Un autre confrère du novice Joubert : Noël-Gabriel-Luce de Villar, un homme assez distingué, une sorte de brave homme, qui avait le goût de l’éloquence un peu ornée. Ce P. Villar, Joubert le retrouva, au temps de l’université impériale. Il l’eut pour collègue d’inspection, en 1808 et en 1809, et ne fut pas toujours de son avis[1]. Dans l’intervalle, le P. Villar avait esquissé une belle carrière, non exempte de tout reproche. Il était devenu, sous les Doctrinaires, recteur de leur collège de La Flèche ; en 1791, évêque constitutionnel de la Mayenne ; en 1792, député de la Mayenne à la Convention. Et il n’avait pas voté la mort du Roi, mais sa détention, et son bannissement, et le sursis (tout compte fait) à son exécution. Les honneurs l’avaient récompensé : membre de l’Institut, membre du corps législatif, il était de nouveau l’abbé Villar ; on lui savait gré d’une bonne réorganisation de la Bibliothèque Nationale.

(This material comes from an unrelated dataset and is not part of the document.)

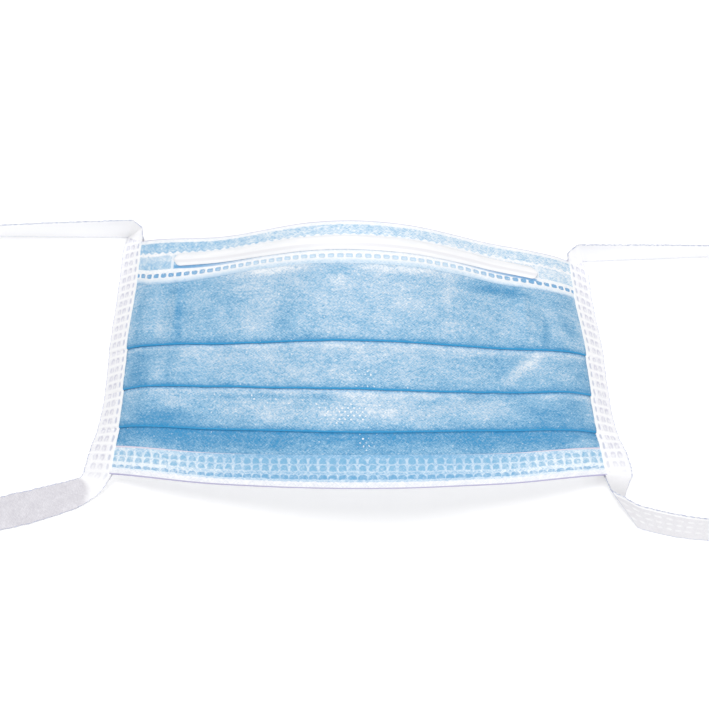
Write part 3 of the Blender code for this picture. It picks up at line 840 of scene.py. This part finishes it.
def hem(name, at_top, near, far, material):
    """A strip turned over the top or bottom edge of the body."""
    radius = (HEM_UP + HEM_DOWN) / 2
    front = np.linspace(near, radius, round(near / HEM_ROW_STEP))
    turn = np.radians(np.linspace(0, 180, 9))[1:-1]
    back = np.linspace(radius, far, 12)
    inward = np.concatenate([front, radius - radius * np.sin(turn), back])
    middle = (HEM_UP - HEM_DOWN) / 2
    height = np.concatenate([
        np.full(len(front), HEM_UP), middle + radius * np.cos(turn), np.full(len(back), -HEM_DOWN)])
    reach = inward_share(BINDING_WIDTH - HEM_UNDER)
    across = np.linspace(-reach, reach, 440)[None, :]
    fuller = 1 - across ** 2
    deep = inward[:, None] * (1 + HEM_FULLER[0 if at_top else 1] * fuller)
    if at_top:
        beside = smooth(0.0085, 0.017, (1 - np.abs(across)) * WIDTH / 2)
        humps = sum(more * np.exp(-((across - at) / spread) ** 2) for at, spread, more in HEM_HUMPS)
        deep = deep * (1 + humps * beside)
    drop = deep if at_top else HEIGHT - deep
    u = np.broadcast_to(across * WIDTH / 2, deep.shape)
    v = np.where(height > middle, inward, -inward)[:, None] * np.ones_like(across)
    pitch, rows = (TOP_PITCH, TOP_MARKS) if at_top else (BOTTOM_PITCH, BOTTOM_MARKS)
    pressed = DENT * dents(u / MM, v / MM, pitch, rows)
    on_front = np.arange(len(inward)) < len(front)
    thickness = HEM_CLOTH * (1 - 0.75 * smooth(near - 0.0016, near, inward) * on_front)
    height = height - (HEM_CLOTH - thickness) / 2
    grid = place(across, drop, height[:, None] - pressed + relief(across, drop))
    if not at_top:
        v = v + 0.0008 * across ** 2 * smooth(0.001, 0.003, v)
    uv = np.stack([u, v], axis=-1) / MM
    flat = (float(path_length(grid, 1)[:, -1].mean()), float(path_length(grid, 0)[-1].mean()))
    return shell(name, grid, thickness[:, None, None], uv, [material], flip=at_top), flat


def nose_wire():
    """A flat bar with crowned faces and round ends, bent with the hem."""
    half_length, half_width = WIRE_LENGTH / 2, WIRE_WIDTH / 2
    bend = np.radians(np.linspace(0, 90, 9))
    ends = half_width * (1 - np.cos(bend))[:-1]
    straight = np.linspace(-half_length + half_width, half_length - half_width, 200)
    along = np.concatenate([-half_length + ends, straight, (half_length - ends)[::-1]])
    past_straight = np.maximum(0, half_width - (half_length - np.abs(along)))
    wide = np.sqrt(np.maximum(half_width ** 2 - past_straight ** 2, 1e-9))
    side = np.linspace(-1, 1, 15)[:, None]
    sag = np.where(along < 0, *WIRE_SAG) * (along / half_length) ** 2
    drop = WIRE_DROP + sag[None, :] + side * wide[None, :]
    across = ((along + WIRE_SHIFT) / (WIDTH / 2))[None, :]
    crown = WIRE_CROWN * (1 - side ** 4) * np.ones_like(across)
    height = HEM_UP + HEM_CLOTH / 2 + WIRE_RISE + crown
    grid = place(across, drop, height + relief(across, drop))
    u = np.broadcast_to(along[None, :], grid.shape[:2])
    v = np.broadcast_to((side + 1) * half_width, grid.shape[:2])
    uv = np.stack([u, v], axis=-1) / MM
    return shell("nose_bar", grid, WIRE_SHEET, uv, [WIRE])


# The ties, as mm outwards, up the mask and above the floor, from the outer end of
# the binding: the edge that goes on from the binding's outer edge, then the other.
# Straight lines join a corner's rows, and curves a run's.
UPPER_TIE = {
    "corner": (
        (-1.0, 3.3, 1.0, -6.7, 0.3, 7.9),
        (-1.2, 3.7, 0.9, -6.7, 2.6, 8.2),
        (-0.4, 3.9, 0.6, -3.6, 4.6, 10.0)),
    "run": (
        (4.0, 4.1, 0.4, 2.6, 4.2, 10.4),
        (20.0, 4.5, 0.4, 18.5, 3.9, 10.4),
        (44.9, 5.2, 0.4, 43.0, 3.2, 10.3)),
}
LOWER_LEFT_TIE = {
    "corner": (
        (1.3, -1.6, 0.6, -6.9, -4.9, 2.6),
        (3.8, -2.2, 0.4, -4.1, -7.6, 0.9)),
    "run": (
        (7.4, -3.2, 0.4, 0.7, -10.6, 0.4),
        (13.5, -4.6, 0.4, 11.0, -14.5, 0.4),
        (28.6, -8.2, 0.4, 26.2, -18.4, 0.4)),
}
LOWER_RIGHT_TIE = {
    "corner": (
        (-0.2, -0.8, 0.8, -8.9, -1.9, 4.6),
        (-1.6, -3.9, 0.5, -8.5, -4.8, 6.2),
        (-2.9, -7.0, 0.5, -8.2, -7.6, 8.2),
        (0.3, -16.9, 0.4, -8.2, -8.4, 9.2),
        (1.7, -17.6, 0.4, -4.6, -10.7, 9.6)),
    "run": (
        (3.9, -18.2, 0.4, -1.2, -13.0, 9.9),
        (6.5, -18.9, 0.4, 3.7, -14.8, 10.1),
        (12.1, -20.2, 0.4, 12.1, -16.9, 10.2),
        (24.3, -21.7, 0.4, 23.9, -18.6, 10.2)),
}
ROW_STEP = 0.0003


def tie_edges(side, end_row, tie):
    """Both edges of a tie at every ROW_STEP, and at which row each corner part ends."""
    def row(values):
        values = np.array(values, float).reshape(2, 3) * MM
        values[:, 0] = end_row[0, 0] + side * values[:, 0]
        values[:, 1] += end_row[0, 1]
        return values

    rows = [end_row] + [row(values) for values in tie["corner"]]
    edges, ends = [], []
    for first, second in zip(rows, rows[1:]):
        reach = np.linalg.norm(second - first, axis=1).max()
        share = np.linspace(0, 1, max(2, math.ceil(reach / ROW_STEP)), endpoint=False)
        edges.extend(first + (second - first) * s for s in share)
        ends.append(len(edges))
    run = np.array([rows[-1]] + [row(values) for values in tie["run"]])
    stations = np.concatenate([[0], np.cumsum(np.linalg.norm(np.diff(run, axis=0), axis=2).mean(axis=1))])
    at = np.linspace(0, stations[-1], math.ceil(stations[-1] / ROW_STEP))
    edges.extend(through(stations, run.reshape(-1, 6), at).reshape(-1, 2, 3))
    edges = np.array(edges)
    for _ in range(3):
        edges[1:-1] = (edges[:-2] + 2 * edges[1:-1] + edges[2:]) / 4
    return edges[1:], ends


def ragged(rng, count, amount):
    """Small even-sized unevenness along an edge, smoothed over a few rows."""
    values = np.convolve(rng.normal(size=count + 4), (0.2, 0.25, 0.3, 0.25, 0.2), "valid")
    return values * amount


def side_strip(name, side, upper, lower, seed):
    """Binding and both ties as one strip, folded along its outer edge."""
    share = np.linspace(0, 1, 27)
    drops = np.linspace(0, HEIGHT, 256)
    inward = BINDING_RADIUS + share * (BINDING_WIDTH - BINDING_RADIUS)
    across = side * inward_share(inward)
    follows = STRIP_FOLLOWS[0] + STRIP_FOLLOWS[1] * share
    press = panel_level(drops[:, None], layer_step(across)[None, :]) * follows[None, :]
    middle = (BINDING_UP - BINDING_DOWN) / 2
    arch = place(across[None, :], drops[:, None], middle + press)
    above, above_ends = tie_edges(side, arch[0][[0, -1]], upper)
    below, below_ends = tie_edges(side, arch[-1][[0, -1]], lower)
    spread = [edges[:, :1] + (edges[:, 1:] - edges[:, :1]) * share[:, None] for edges in (above, below)]
    base = np.concatenate([spread[0][::-1], arch, spread[1]])
    start_row, end_row = len(above), len(above) + len(arch) - 1
    rng = np.random.default_rng(seed)
    wide = unit(base[:, -1] - base[:, 0])
    inner_rag, outer_rag = (ragged(rng, len(base), amount) for amount in STRIP_RAGGED)
    shift = inner_rag[:, None] * share ** 6 - outer_rag[:, None] * (1 - share) ** 6
    base = base + wide[:, None] * shift[..., None]
    along = np.gradient(base, axis=0)
    over = np.gradient(base, axis=1)
    normal = unit(np.cross(over, -along) if side < 0 else np.cross(-over, -along))
    length = path_length(base, 0).mean(axis=1)
    start, end = length[start_row], length[end_row]
    out, into = LEAVES_PART
    inside = smooth(start - out, start + into, length) * smooth(end + out, end - into, length)
    gap = TIE_GAP + ((BINDING_UP + BINDING_DOWN) / 2 - TIE_GAP) * inside
    crease_above = length[start_row - above_ends[0]]
    crease_below = length[end_row + below_ends[0]]

    def mark_share(inner):
        """Where the weld marks are: less far up and down along the inner edge."""
        from_top = length[:, None] - crease_above - MARKS_LATER * inner
        to_end = crease_below - length[:, None] - MARKS_STOP
        fainter = 0.4 + 0.6 * smooth(0.001, 0.010, to_end)
        return smooth(-0.0002, 0.0002, from_top) * smooth(-0.0002, 0.0020, to_end) * fainter

    u, v = np.broadcast_arrays(share * TIE_WIDTH, (length - start)[:, None])
    pressed = DENT * dents(v / MM, u / MM, STRIP_PITCH, STRIP_MARKS) * mark_share(share)
    front = base + normal * (gap[:, None] - pressed)[..., None]
    back = base - normal * gap[:, None, None]
    turns = np.radians(np.linspace(0, 180, 9))[1:-1]
    outward = unit(base[:, 0] - base[:, 1])
    bends = [base[:, 0] + (normal[:, 0] * math.cos(a) + outward * math.sin(a)) * gap[:, None] for a in turns]
    grid = np.concatenate([front[:, ::-1], np.stack(bends, axis=1), back], axis=1)
    grid[..., 2] = np.maximum(grid[..., 2], STRIP_CLOTH * LEAST_HEIGHT)
    around = np.concatenate([share[::-1], np.zeros(len(turns)), -share]) * TIE_WIDTH
    uv = np.stack(np.broadcast_arrays(around, (length - start)[:, None]), axis=-1) / MM
    piece = shell(name, grid, STRIP_CLOTH, uv, [STRIP], flip=side > 0)
    inner = np.abs(around)[None, :] / TIE_WIDTH
    welded = mark_share(inner)
    # Dash marks, the painted highlight of its upper edge and a painted shade line at its fold: lower right
    # tie only
    dashes_and_highlight, shade_line = np.zeros(len(length)), np.zeros(len(length))
    if len(below_ends) > 3:
        fold = length[end_row + below_ends[3]]
        past_fold = smooth(fold - SOFT_LINE, fold + SOFT_LINE, length)
        dashes_and_highlight = past_fold * smooth(fold + 0.030, fold + 0.018, length)
        shade_line = 0.8 * np.exp(-((length - fold) / 0.0002) ** 2)
        past_crease = smooth(crease_below - 0.0002, crease_below + 0.0008, length)
        grey = (0.25 * past_crease + 0.25 * past_fold)[:, None]
    else:
        from_crease = length[:, None] - crease_below - 0.0045 * inner ** 2
        grey = smooth(-0.0002, 0.0012 + 0.003 * inner, from_crease)
    for label, values in zip(STRIP_LABELS, (grey, welded, dashes_and_highlight[:, None], shade_line[:, None])):
        paint(piece, label, np.broadcast_to(values, grid.shape[:2]))
    return piece, float(length[-1])


BODY = body_material()
LINING = lining_material()
TOP = top_hem_material()
BOTTOM = bottom_hem_material()
STRIP = strip_material()
WIRE = wire_material()

body, body_length = pleated_body()
top, top_flat = hem("top_hem_cloth", True, TOP_HEM, HEM_TURN, TOP)
bottom, bottom_flat = hem("bottom_hem_cloth", False, HEIGHT - LOW_HEM_EDGE, HEM_TURN, BOTTOM)
bar = nose_wire()
left, left_length = side_strip("left_strip", -1, UPPER_TIE, LOWER_LEFT_TIE, 5)
right, right_length = side_strip("right_strip", 1, UPPER_TIE, LOWER_RIGHT_TIE, 6)

for piece, slot, *nodes in (
    (body, "outer_cloth", "pleated_body"),
    (top, "hem_cloth", "top_hem"),
    (bottom, "hem_cloth", "bottom_hem"),
    (bar, "coated_wire", "nose_wire"),
    (left, "white_strip", "left_binding", "upper_left_tie", "lower_left_tie"),
    (right, "white_strip", "right_binding", "upper_right_tie", "lower_right_tie"),
):
    piece.data.transform(Matrix.Translation(ORIGIN))
    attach(piece, "root")
    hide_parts(*nodes)

# Floor, light and camera

FLOOR_HALF = 1.6
FLOOR_TONE = 0.93
FLOOR_GLOW = 0.20        # lifts it to the photograph's plain white
SKY = 0.36
KEY_LIGHT = {"place_at": (-0.32, 0.36, 1.30), "size": 0.95, "power": 11.0}
FILL_LIGHT = {"place_at": (0.50, -0.85, 0.85), "size": 1.1, "power": 7.5}
PICTURE = 709            # the photograph's width in pixels
FOCAL_PIXELS = 1398.1
SHIFT_PIXELS = -1.4
SENSOR = 36              # mm
CAMERA_TILT = 26         # degrees off the vertical
CAMERA_ROLL = -0.951
CAMERA_AWAY = 0.45
CAMERA_AIM = Vector((0, 0.0133, 0))


def studio_floor():
    corners = [(x * FLOOR_HALF, y * FLOOR_HALF, 0) for x, y in ((-1, -1), (1, -1), (1, 1), (-1, 1))]
    mesh = bpy.data.meshes.new("floor")
    mesh.from_pydata(corners, [], [(0, 1, 2, 3)])
    floor = bpy.data.objects.new("floor", mesh)
    bpy.context.scene.collection.objects.link(floor)
    material = bpy.data.materials.new("pale_floor")
    material.use_nodes = True
    shader = material.node_tree.nodes["Principled BSDF"]
    shader.inputs["Base Color"].default_value = (FLOOR_TONE, FLOOR_TONE, FLOOR_TONE, 1)
    shader.inputs["Roughness"].default_value = 0.9
    shader.inputs["Emission Color"].default_value = (1, 1, 1, 1)
    shader.inputs["Emission Strength"].default_value = FLOOR_GLOW
    mesh.materials.append(material)


def area_light(name, place_at, size, power):
    data = bpy.data.lights.new(name, "AREA")
    data.shape = "DISK"
    data.size = size
    data.energy = power
    light = bpy.data.objects.new(name, data)
    bpy.context.scene.collection.objects.link(light)
    light.location = place_at
    to_middle = -Vector(place_at)
    light.rotation_euler = to_middle.to_track_quat("-Z", "Y").to_euler()


def camera():
    """The photograph's view, from the chin side."""
    tilt, roll = math.radians(CAMERA_TILT), math.radians(CAMERA_ROLL)
    aim = CAMERA_AIM + ORIGIN
    back = Vector((0, -math.sin(tilt), math.cos(tilt)))
    up = Vector((0, math.cos(tilt), math.sin(tilt)))
    data = bpy.data.cameras.new("camera")
    data.sensor_width = SENSOR
    data.lens = FOCAL_PIXELS / PICTURE * SENSOR
    data.clip_start = 0.01
    data.shift_x = SHIFT_PIXELS / PICTURE
    view = bpy.data.objects.new("camera", data)
    bpy.context.scene.collection.objects.link(view)
    turn = Matrix(((1, 0, 0), up, back)).transposed().to_4x4()
    stand = Matrix.Translation(aim + back * CAMERA_AWAY)
    view.matrix_world = stand @ turn @ Matrix.Rotation(roll, 4, "Z")
    bpy.context.scene.camera = view


studio_floor()
area_light("key", **KEY_LIGHT)
area_light("fill", **FILL_LIGHT)
world = bpy.data.worlds.new("studio")
world.use_nodes = True
world.node_tree.nodes["Background"].inputs[0].default_value = (1, 1, 1, 1)
world.node_tree.nodes["Background"].inputs[1].default_value = SKY
bpy.context.scene.world = world
camera()
bpy.context.scene.view_settings.view_transform = "Standard"

bpy.context.view_layer.update()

Il y avait encore, à l’Esquille, une vingtaine d’années avant la Révolution, un jeune homme qui donnait de grandes espérances, Pierre de Laromiguière. Il avait pris la soutane treize mois après Joubert. Et il aimait la musique ; il aimait aussi l’émoi d’un cœur tendre. A la maison des novices, il jouait de la flûte, le soir, pour enchanter une novice, dans le couvent de Saint-Pantaléon, tout proche[2]. C’était un jeune philosophe, très attaché à la doctrine de saint Thomas, si bien muni de dialectique qu’on l’appelait avec admiration « le petit Aristote. » Mais il lut Condillac et, féru de clarté simple, adopta le système ingénieux des sensualistes. Comme il avait la vogue, il s’enhardit., A l’Esquille, il ne craignit pas d’enseigner la philosophie, non plus en latin, suivant l’école, en français. Voire, dans une séance de fin d’année, il fit scandale et inquiéta le parlement de Toulouse, ayant proposé cette thèse que l’impôt, fixé sans l’aveu public, est une atteinte au droit de propriété. En 1791, — et, il faut le dire, avec la plupart des Doctrinaires, — il accepta volontiers de prêter le serment à la Constitution. C’était un homme extrêmement fin, qui écrivait à merveille, qui avait une ironique douceur de l’esprit et qui plus tard sut, à force de prudence

  1. Correspondance inédite de Joubert et d’Ambroise Rendu. (Archives de Mme Eugène Rendu.)
  2. Tradition recueillie par M. l’abbé Vielle.